Sony still hasn’t explained how they are doing it but that’s what they did with the PS2/PS1 backwards compatibility. There were two seperate lasers on the PS2 - one for CD’s, one of DVD’s and it was fairly common for the system to stop playing one or the other.

The fact that Sony did not mention BC at all at E3 has me worried. I’m not going to be suprised if they have some disappointing news on the subject later.

That is worrisome, yes, but if anyone knows enough about the PS2 and PS1
to create an emulator, it would be Sony. Hopefully.

We could be optimistic and hope they didn’t mention it because everyone
takes such things for granted. Then again, look at the problems with Xbox
titles on Xbox 360 (improving, but still some games that don’t run).

They can’t emulate, because the PS3 CPU is not much (if any) more powerful than the PS2 CPU for single threads. It just handles more threads. IIRC.

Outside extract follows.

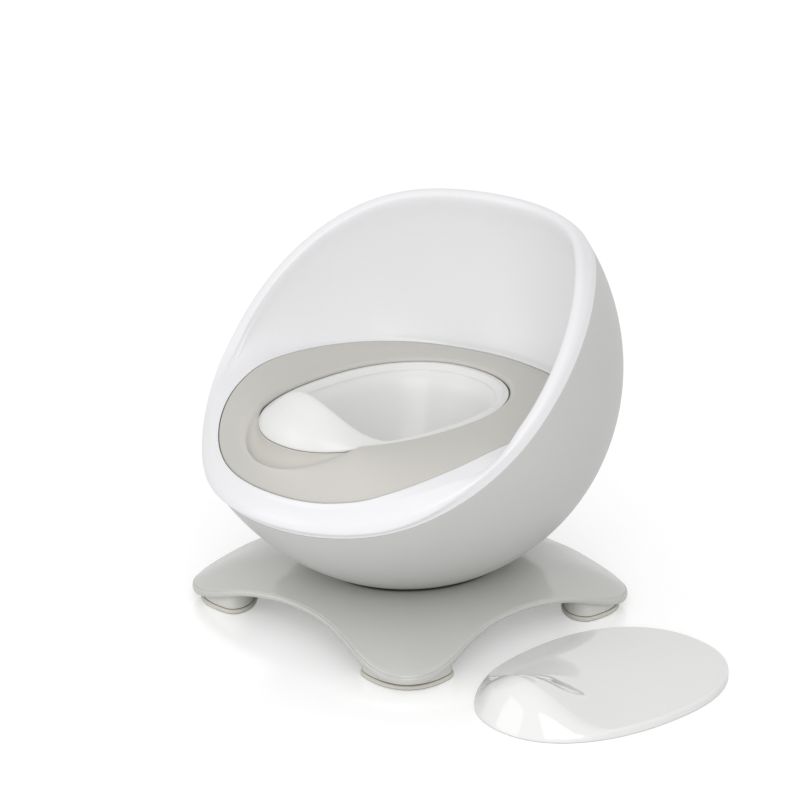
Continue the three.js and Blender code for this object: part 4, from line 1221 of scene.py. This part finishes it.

I could swear that Kaz mentioned it early in the Sony conference.

Switching architectures is heinous. People make assumptions about how the memory barriers will work, and that changes when you use a different CPU. Modern CPU’s are very aggressive with the instruction re-ordering, and that alone will cause no end of headaches.

The Itanium was particularly bad in this respect, as it would re-order reads before writes. Made the Singleton pattern almost impossible.

Considering that Itanium is strictly in-order, an can never re-order any instructions, I’m not sure what you mean. Are you talking about speculative loads?

rolls eyes
geeks! :-)

Backwards compatability was one of the first things mentioned by Mr. Hirai. Or should that be Hirai-san?
http://www.quartertothree.com/game-talk/showpost.php?p=634779&postcount=744

I think the number is either a typo. or Sony are counting all localisations separately, as the PS3 is region-free for games. How Sony are acheiving total backwards compatability is not yet known to me.

Edit: Original source here, for those who care. Time of update was 00:13:29, just below the ‘monkey video’ segment.